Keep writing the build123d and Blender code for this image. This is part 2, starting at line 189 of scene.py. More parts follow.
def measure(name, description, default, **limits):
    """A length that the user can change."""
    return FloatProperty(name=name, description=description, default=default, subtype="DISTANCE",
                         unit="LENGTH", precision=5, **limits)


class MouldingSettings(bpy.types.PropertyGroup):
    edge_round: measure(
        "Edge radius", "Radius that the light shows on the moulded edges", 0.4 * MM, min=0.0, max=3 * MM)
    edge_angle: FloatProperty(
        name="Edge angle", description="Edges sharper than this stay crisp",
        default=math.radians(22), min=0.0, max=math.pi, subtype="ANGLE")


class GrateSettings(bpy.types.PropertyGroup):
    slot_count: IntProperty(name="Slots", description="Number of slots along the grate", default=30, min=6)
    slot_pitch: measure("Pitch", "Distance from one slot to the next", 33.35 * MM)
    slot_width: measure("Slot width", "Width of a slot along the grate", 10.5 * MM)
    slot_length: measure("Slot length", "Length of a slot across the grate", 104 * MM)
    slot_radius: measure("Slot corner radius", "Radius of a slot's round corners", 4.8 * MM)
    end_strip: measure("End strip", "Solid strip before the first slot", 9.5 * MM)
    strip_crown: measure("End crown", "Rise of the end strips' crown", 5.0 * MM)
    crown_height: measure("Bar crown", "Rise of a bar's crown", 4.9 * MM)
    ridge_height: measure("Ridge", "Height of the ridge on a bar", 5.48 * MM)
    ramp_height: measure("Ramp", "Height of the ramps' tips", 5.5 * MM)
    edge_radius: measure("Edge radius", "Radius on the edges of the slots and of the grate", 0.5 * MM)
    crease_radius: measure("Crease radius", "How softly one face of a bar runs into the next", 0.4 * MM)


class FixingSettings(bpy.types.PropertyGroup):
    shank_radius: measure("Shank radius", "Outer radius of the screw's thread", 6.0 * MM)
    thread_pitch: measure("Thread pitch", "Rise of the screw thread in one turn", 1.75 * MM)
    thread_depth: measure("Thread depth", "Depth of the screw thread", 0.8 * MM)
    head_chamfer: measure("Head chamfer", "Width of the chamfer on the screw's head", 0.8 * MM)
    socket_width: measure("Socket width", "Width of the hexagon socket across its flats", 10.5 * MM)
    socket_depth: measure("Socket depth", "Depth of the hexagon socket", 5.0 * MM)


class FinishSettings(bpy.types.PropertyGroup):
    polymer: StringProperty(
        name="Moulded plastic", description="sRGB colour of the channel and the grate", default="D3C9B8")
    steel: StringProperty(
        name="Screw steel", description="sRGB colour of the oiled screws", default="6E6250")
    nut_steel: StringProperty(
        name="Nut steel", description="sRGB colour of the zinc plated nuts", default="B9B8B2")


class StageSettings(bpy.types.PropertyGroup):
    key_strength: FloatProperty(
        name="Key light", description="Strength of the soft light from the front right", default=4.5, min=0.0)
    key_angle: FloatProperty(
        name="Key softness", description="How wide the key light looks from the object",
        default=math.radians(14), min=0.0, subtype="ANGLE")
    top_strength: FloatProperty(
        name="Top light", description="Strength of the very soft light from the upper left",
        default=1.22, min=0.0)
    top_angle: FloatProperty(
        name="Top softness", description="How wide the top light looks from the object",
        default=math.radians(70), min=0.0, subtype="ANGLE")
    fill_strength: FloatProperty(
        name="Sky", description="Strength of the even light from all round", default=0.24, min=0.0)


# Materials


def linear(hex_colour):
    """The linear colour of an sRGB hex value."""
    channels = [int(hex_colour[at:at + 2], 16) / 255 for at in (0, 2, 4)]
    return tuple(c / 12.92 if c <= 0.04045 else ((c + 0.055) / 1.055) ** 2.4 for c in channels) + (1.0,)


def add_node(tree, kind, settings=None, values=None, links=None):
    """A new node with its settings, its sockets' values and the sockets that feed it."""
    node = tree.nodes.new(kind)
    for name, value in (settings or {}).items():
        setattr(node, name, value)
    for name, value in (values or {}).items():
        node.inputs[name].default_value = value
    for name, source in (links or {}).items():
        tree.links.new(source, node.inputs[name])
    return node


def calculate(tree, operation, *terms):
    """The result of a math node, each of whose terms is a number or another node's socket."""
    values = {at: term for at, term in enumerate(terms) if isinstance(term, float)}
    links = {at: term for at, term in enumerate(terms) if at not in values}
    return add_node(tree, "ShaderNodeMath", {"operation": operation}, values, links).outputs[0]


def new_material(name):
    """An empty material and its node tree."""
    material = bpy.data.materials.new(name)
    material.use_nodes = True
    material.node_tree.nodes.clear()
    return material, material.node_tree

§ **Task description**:
Select all lines in the listing that include the word "this".

§ **Correct answer**:
Keep writing the build123d and Blender code for this image. This is part 2, starting at line 189 of scene.py. More parts follow.
        name="Edge angle", description="Edges sharper than this stay crisp",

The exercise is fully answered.